- May May
- Coordinates: 44°36′16″N 113°54′43″W﻿ / ﻿44.60444°N 113.91194°W
- Country: United States
- State: Idaho
- County: Lemhi
- Elevation: 5,069 ft (1,545 m)
- Time zone: UTC-7 (Mountain (MST))
- • Summer (DST): UTC-6 (MDT)
- ZIP code: 83253
- Area codes: 208, 986
- GNIS feature ID: 386551

= May, Idaho =

Unincorporated community in the state of Idaho, United States

May is an unincorporated community in Lemhi County, Idaho, United States, located 39 mi south of Salmon near the Pahsimeroi River.
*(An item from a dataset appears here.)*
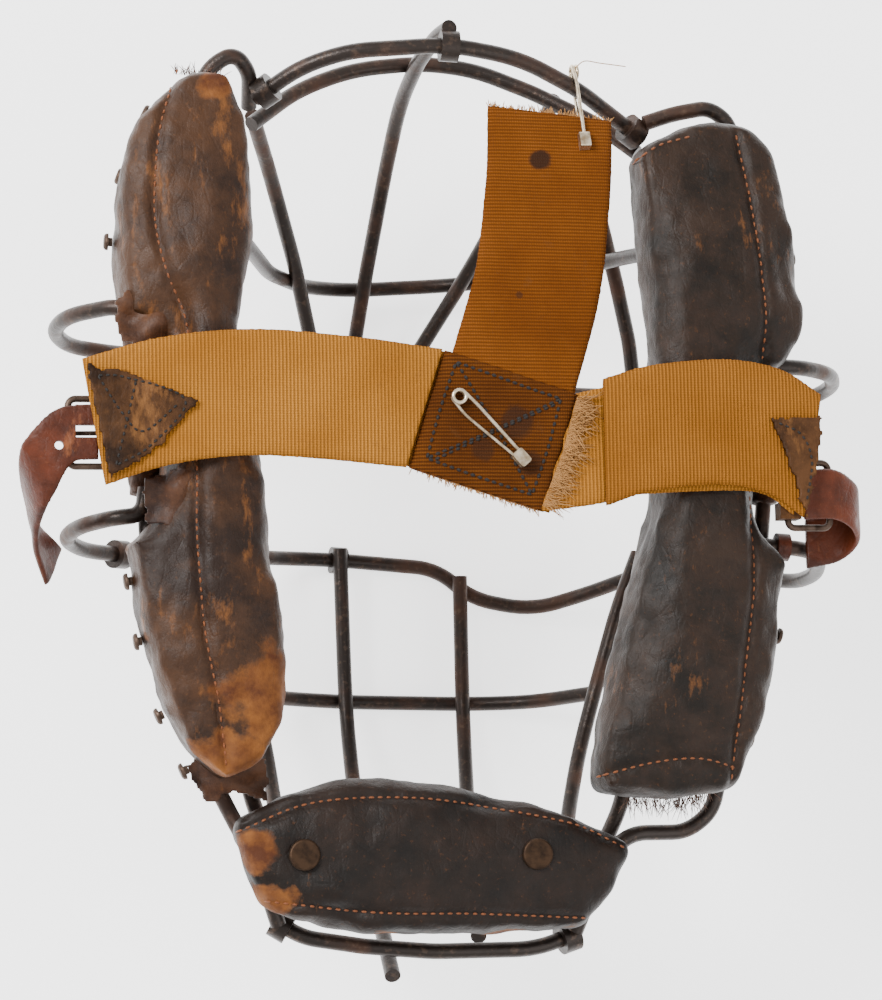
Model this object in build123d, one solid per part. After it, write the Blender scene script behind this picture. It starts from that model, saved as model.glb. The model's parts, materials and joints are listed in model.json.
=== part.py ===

May has the post office serving ZIP code 83253.

==History==
May was named by the wife of Rudolph Wright, who established a post office there in 1897. Highway traffic through the area supported a small number of businesses on the main street, but these were later bypassed and sit unused today. Patterson Elementary School, located to the southeast, serves the community. May Airport, an unattended turf airstrip northeast of the town, has been active since 1950.

May's population was 60 in 1960.

==Climate==
This climatic region is typified by large seasonal temperature differences, with warm to hot (and often humid) summers and cold (sometimes severely cold) winters. According to the Köppen Climate Classification system, May has a humid continental climate, abbreviated "Dfb" on climate maps.